Monday, September 3, 2012

New Zealand Part VII Gisborne and Hawke's Bay

Isaac has distracted me from this for a while, expect some more frequent posts to take us through New Zealand and then to some wines consumed during the storm...

We move from the Bay of Plenty to the southeast and the Bay of Poverty.  Gisborne sits on this bay while Hawke's Bay, both a region and body of water, is located to the south.  Gisborne is best known for chardonnay while Hawke's Bay focuses on red Bordeaux grapes and syrah.

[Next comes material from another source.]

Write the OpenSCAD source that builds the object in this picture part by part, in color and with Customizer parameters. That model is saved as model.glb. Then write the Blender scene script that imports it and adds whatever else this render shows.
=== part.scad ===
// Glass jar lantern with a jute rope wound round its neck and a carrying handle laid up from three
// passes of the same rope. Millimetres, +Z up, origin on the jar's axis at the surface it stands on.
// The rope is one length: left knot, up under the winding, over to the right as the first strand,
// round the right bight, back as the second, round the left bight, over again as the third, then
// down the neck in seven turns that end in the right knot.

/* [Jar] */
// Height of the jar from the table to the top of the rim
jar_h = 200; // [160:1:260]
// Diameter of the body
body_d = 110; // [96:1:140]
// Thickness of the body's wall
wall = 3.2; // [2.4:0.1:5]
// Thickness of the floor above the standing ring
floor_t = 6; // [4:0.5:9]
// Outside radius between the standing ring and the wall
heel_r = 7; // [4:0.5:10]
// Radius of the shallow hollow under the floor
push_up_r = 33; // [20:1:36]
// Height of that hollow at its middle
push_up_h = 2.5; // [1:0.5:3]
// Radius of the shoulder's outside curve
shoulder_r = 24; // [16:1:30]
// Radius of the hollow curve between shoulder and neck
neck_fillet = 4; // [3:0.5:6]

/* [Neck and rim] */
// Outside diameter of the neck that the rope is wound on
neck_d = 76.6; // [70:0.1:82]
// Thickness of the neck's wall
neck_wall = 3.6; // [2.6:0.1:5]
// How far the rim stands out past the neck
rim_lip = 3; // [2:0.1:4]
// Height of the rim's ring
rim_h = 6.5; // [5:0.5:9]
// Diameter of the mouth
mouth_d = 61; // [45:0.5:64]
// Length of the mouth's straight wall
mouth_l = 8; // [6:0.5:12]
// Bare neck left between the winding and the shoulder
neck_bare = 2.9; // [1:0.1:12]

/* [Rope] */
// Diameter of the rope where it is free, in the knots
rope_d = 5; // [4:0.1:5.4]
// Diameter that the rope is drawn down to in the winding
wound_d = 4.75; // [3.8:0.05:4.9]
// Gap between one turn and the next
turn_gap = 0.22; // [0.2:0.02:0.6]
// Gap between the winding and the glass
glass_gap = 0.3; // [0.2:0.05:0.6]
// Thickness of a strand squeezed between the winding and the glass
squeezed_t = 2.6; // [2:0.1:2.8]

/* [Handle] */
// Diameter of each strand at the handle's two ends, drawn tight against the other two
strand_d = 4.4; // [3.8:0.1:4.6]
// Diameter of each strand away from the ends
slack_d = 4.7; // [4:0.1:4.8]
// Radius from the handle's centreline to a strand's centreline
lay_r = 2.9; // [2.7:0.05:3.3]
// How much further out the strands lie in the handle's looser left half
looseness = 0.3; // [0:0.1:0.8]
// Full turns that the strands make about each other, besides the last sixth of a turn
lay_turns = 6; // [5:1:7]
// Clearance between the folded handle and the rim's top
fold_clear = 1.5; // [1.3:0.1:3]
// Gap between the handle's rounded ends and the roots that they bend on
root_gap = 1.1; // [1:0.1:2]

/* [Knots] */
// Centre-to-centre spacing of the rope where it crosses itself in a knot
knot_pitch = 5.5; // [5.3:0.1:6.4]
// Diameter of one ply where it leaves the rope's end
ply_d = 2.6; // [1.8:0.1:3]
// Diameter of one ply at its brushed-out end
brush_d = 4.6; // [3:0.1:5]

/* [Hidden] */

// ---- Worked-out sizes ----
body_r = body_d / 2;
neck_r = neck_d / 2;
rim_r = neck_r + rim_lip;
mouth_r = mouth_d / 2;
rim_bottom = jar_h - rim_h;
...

Gisborne has more clouds and rain than Hawke's Bay and white grapes are the focus.  More than half of the plantings are chardonnay.  As an interesting aside, Gisborne, located close to the International Date Line, has the easternmost vines, which get to be the first on the earth to bask in each day's sunlight.  The fruit, or juice, has been used as an addition to many region's local production but I am unfamiliar with wines carrying a Gisborne designation.  Chardonnay is a very competitive category and New Zealand has been stuck on one grape name recognition (sauvignon blanc), preventing easy diversification in the U.S.

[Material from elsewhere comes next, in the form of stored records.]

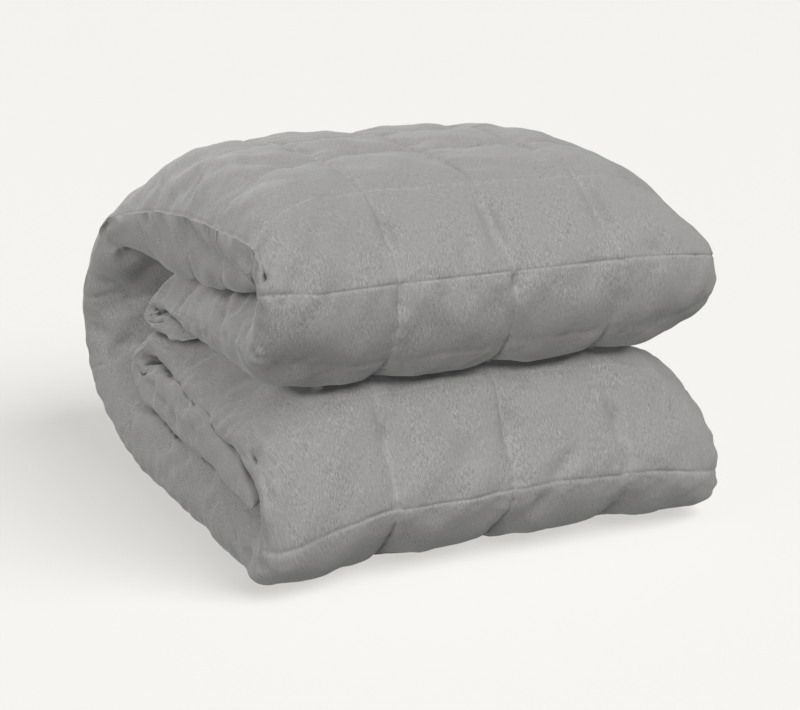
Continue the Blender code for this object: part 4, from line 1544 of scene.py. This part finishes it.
@dataclass
class Studio:
    """The floor, the light and the camera.

    Args:
        piece: The blanket that stands in it.
    """

    piece: bpy.types.Object
    paper: PaleFloor = field(default_factory=PaleFloor)
    floor_size: float = 40.0
    floor_drop: float = 0.5 * MM
    air_colour: str = "F4F3EF"
    air_glow: float = 0.04
    camera_place: Triple = (-0.6399, -1.4240, 0.5675)
    camera_turn: float = 24.5
    camera_dip: float = 16.3
    focal_pixels: float = 1865.0
    picture_width: float = 800.0

    def build(self) -> None:
        """Make the whole studio."""
        self._light(self._floor())
        self._camera()

    def _floor(self) -> bpy.types.Object:
        """Lay the floor, which isn't part of the object.

        Returns:
            The floor.
        """
        bpy.ops.object.select_all(action="DESELECT")
        bpy.ops.mesh.primitive_plane_add(size=self.floor_size, location=(0, 0, -self.floor_drop))
        floor = bpy.context.object
        floor.name = "floor"
        floor.data.materials.append(self.paper.material())
        floor.visible_diffuse = False
        return floor

    def _light(self, floor: bpy.types.Object) -> None:
        """Even pale air all round, and the lamps.

        Args:
            floor: The floor, which has lamps of its own.
        """
        air = bpy.data.worlds.new("pale_air")
        air.use_nodes = True
        tree = air.node_tree
        glow = tree.nodes["Background"]
        glow.inputs["Color"].default_value = linear(self.air_colour)
        glow.inputs["Strength"].default_value = self.air_glow
        seen = add_node(
            tree, "ShaderNodeBackground", {"Color": linear(self.air_colour), "Strength": 1.0}, {}
        )
        path = add_node(tree, "ShaderNodeLightPath", {}, {})
        mixed = add_node(
            tree,
            "ShaderNodeMixShader",
            {},
            {0: path.outputs["Is Camera Ray"], 1: glow.outputs[0], 2: seen.outputs[0]},
        )
        tree.links.new(mixed.outputs[0], tree.nodes["World Output"].inputs["Surface"])
        bpy.context.scene.world = air
        lit = {}
        for reach, subject in ((Reach.CLOTH, self.piece), (Reach.PAPER, floor)):
            lit[reach] = bpy.data.collections.new(reach.value)
            lit[reach].objects.link(subject)
        for lamp in LAMPS:
            lamp.hang(lit[lamp.reach])

    def _camera(self) -> None:
        """Set up the camera at the front left, a little above."""
        lens = bpy.data.cameras.new("camera")
        lens.sensor_fit = "HORIZONTAL"
        lens.sensor_width = 36.0
        lens.lens = self.focal_pixels / self.picture_width * lens.sensor_width
        lens.clip_end = 100.0
        camera = bpy.data.objects.new("camera", lens)
        turn, dip = math.radians(self.camera_turn), math.radians(self.camera_dip)
        ahead = Vector(
            (math.sin(turn) * math.cos(dip), math.cos(turn) * math.cos(dip), -math.sin(dip))
        )
        aside = Vector((math.cos(turn), -math.sin(turn), 0.0))
        above = aside.cross(ahead)
        camera.matrix_world = Matrix.Translation(self.camera_place) @ Matrix(
            (
                (aside.x, above.x, -ahead.x, 0.0),
                (aside.y, above.y, -ahead.y, 0.0),
                (aside.z, above.z, -ahead.z, 0.0),
                (0.0, 0.0, 0.0, 1.0),
            )
        )
        bpy.context.scene.collection.objects.link(camera)
        bpy.context.scene.camera = camera


def main() -> None:
    """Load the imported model, dress it and set it in its studio."""
    logging.basicConfig(level=logging.INFO)
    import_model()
    blanket = Blanket()
    piece = blanket.build()
    blanket.hand_over()
    LOG.info("%s: %d vertices", piece.name, len(piece.data.vertices))
    Studio(piece).build()
    bpy.context.scene.view_settings.view_transform = "Standard"


if __name__ == "__main__":
    main()
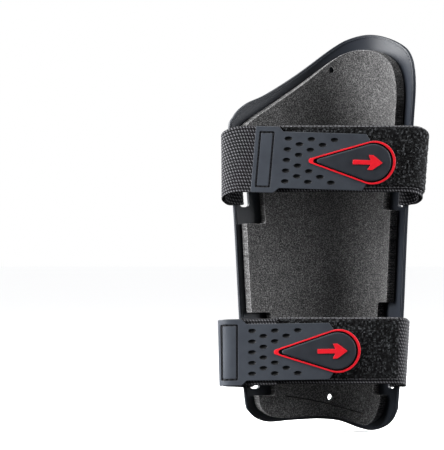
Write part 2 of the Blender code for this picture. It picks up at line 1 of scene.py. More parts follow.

Hawke's Bay stands the best chance of changing the paradigm of public perception about New Zealand wines.  Yes, they make some sauvignon blanc there but the style is much riper and more tropical, sometimes even barrel fermented.  However, their calling card is red.  Cabernet sauvignon has been planted here since the late 1800s along with its Bordeaux companions merlot and cabernet franc.  Syrah has blazed a trail but remains a small portion of plantings.  Chardonnay and merlot dominate the acreage totals.
What makes this area so different?  Although a wide variety of soils and subsoils exist in the region, the main ingredient for success is gravel, more specifically, Gimblett Gravels.  The stones retain heat from sun, and this region enjoys more sunshine than any other wine region in New Zealand, then radiates that heat out over night.  This allows full maturation of the red grapes and explains why they thrive here and not elsewhere.  Many have compared the look of the area to that of Chateauneuf-du-Pape with many vineyards absent any visible dirt.  More Rhone varieties may be seen in the future.

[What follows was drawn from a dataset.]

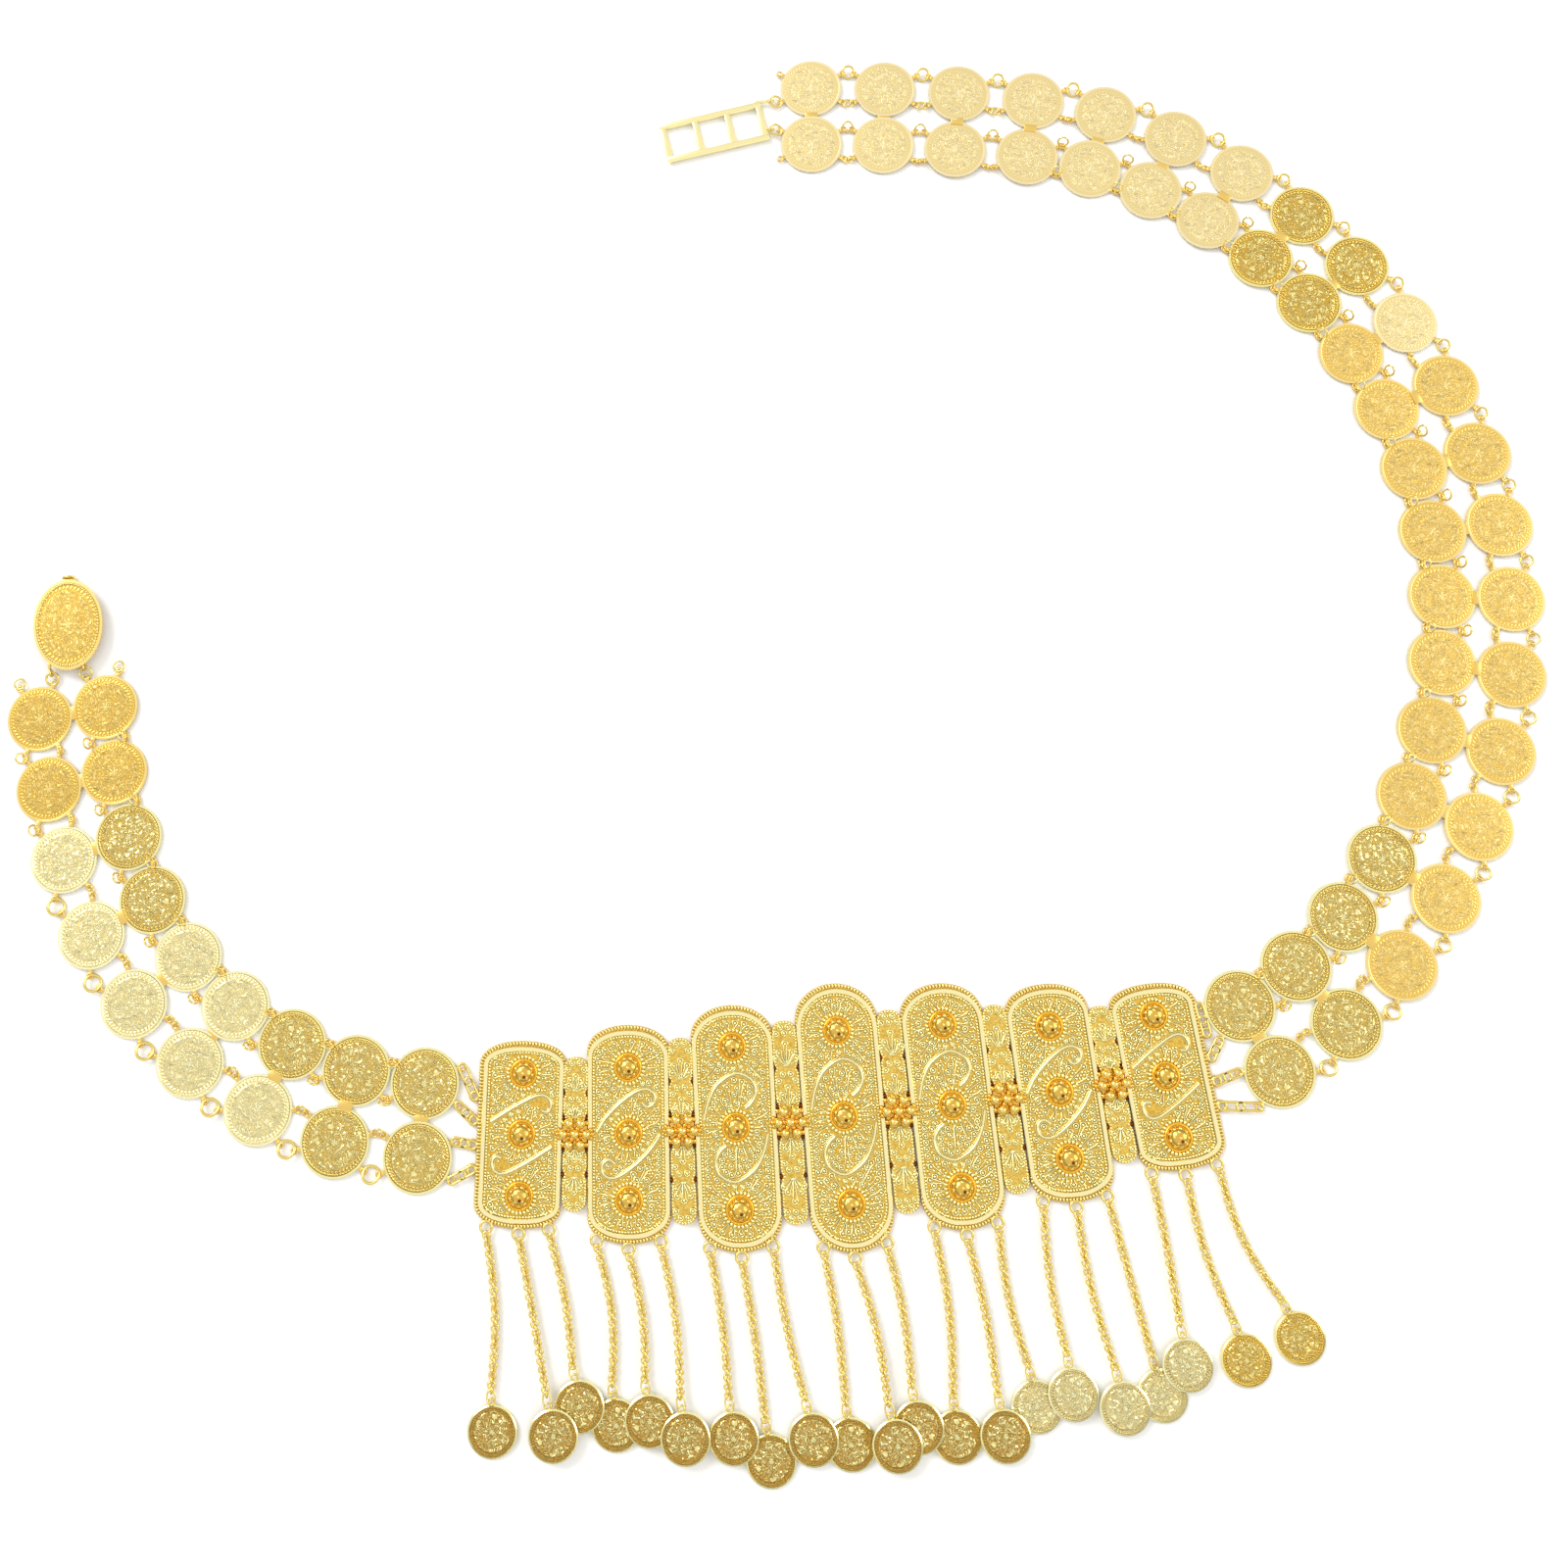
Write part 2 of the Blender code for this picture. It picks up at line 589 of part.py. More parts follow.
def lug(axis_point, along, outward, heights, edge_distance):
    """A small eye round a ring's far side with its foot to the clasp half, and the cutter of its bore."""
    axis = Vector((math.cos(along), math.sin(along), 0.0))
    place = (Matrix.Translation((axis_point[0], axis_point[1], HINGE_HEIGHT))
             @ axis.to_track_quat("Z", "Y").to_matrix().to_4x4())
    eye, bore = bmesh.new(), bmesh.new()
    bmesh.ops.create_cone(eye, cap_ends=True, segments=8, radius1=LUG_RADIUS, radius2=LUG_RADIUS,
                          depth=LUG_WIDTH, matrix=place)
    bmesh.ops.create_cone(bore, cap_ends=True, segments=8, radius1=LUG_HOLE, radius2=LUG_HOLE,
                          depth=LUG_WIDTH + 1.0, matrix=place)
    start = LUG_HOLE + 0.35
    foot = block(edge_distance - start, LUG_WIDTH * 0.8, heights[0], heights[1],
                 (axis_point[0] + outward[0] * (start + edge_distance) / 2,
                  axis_point[1] + outward[1] * (start + edge_distance) / 2),
                 math.degrees(math.atan2(outward[1], outward[0])))
    return [from_bmesh(eye), foot], from_bmesh(bore)


def clasp_frame(place, forward):
    """Hinge middle, its heading along the axis and the outward direction, on the page."""
    first, second = hinge_points(place, forward)
    middle = ((first[0] + second[0]) / 2, (first[1] + second[1]) / 2)
    along = math.atan2(first[1] - second[1], first[0] - second[0])
    outward = (math.cos(along + math.pi / 2), math.sin(along + math.pi / 2))
    return first, second, middle, along, outward


def ladder_mesh(place):
    """Frame with three windows, its two lugs round the rings of the first coin pair."""
    first, second, middle, along, outward = clasp_frame(place, -1)
    half_l, half_w = LADDER_LENGTH / 2, LADDER_WIDTH / 2
    edge = [(-half_l, -half_w), (half_l, -half_w), (half_l, half_w), (-half_l, half_w)]
    window = (LADDER_LENGTH - 4 * LADDER_BAR) / 3
    holes = []
    for k in range(3):
        x0 = -half_l + LADDER_BAR + k * (window + LADDER_BAR)
        hole = [(x0, -half_w + LADDER_BAR), (x0 + window, -half_w + LADDER_BAR),
                (x0 + window, half_w - LADDER_BAR), (x0, half_w - LADDER_BAR)]
        holes.append([placed(p, LADDER_CENTRE, LADDER_TURN) for p in hole])
    frame = outline([placed(p, LADDER_CENTRE, LADDER_TURN) for p in edge],
                    LADDER_LIFT, LADDER_LIFT + LADDER_THICK, holes)
    pieces, bores = [frame], []
    for point in (first, second):
        # distance from the axis to the frame's end bar, measured along the outward direction
        local = turned(point[0] - LADDER_CENTRE[0], point[1] - LADDER_CENTRE[1], -LADDER_TURN)
        step = turned(outward[0], outward[1], -LADDER_TURN)
        reach = (half_l - local[0]) / step[0]
        solids, bore = lug(point, along, outward, (0.5, 1.5), reach + 0.9)
        pieces += solids
        bores.append(bore)
    mesh = fused(pieces, bores)
    mesh.transform(Matrix.Translation((-middle[0] * MM, -middle[1] * MM, -HINGE_HEIGHT * MM)))
    return mesh, middle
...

Many wineries produce Hawke's Bay designated wines but are not located in the area.  I find the style of reds here Bordeaux-like, meaning they are structured, not generally opulent but usually pleasantly ripe.  I have found numerous lean examples and even some I would describe as under-ripe.  I view the region as having huge potential but with lots of learning still needed.
I mentioned Mills Reef before and will do so again here, but with the warning that they produce a lot of  different wines and have never blown me away.  Villa Maria's reds fall under the same general description, but some of them have been the under-ripe, disappointing offerings I mentioned above.  Overall, I recommend a sample when available to decide if the style is right for you.  To my palate, there is little consistency but the wines may merit more focused attention in the near future.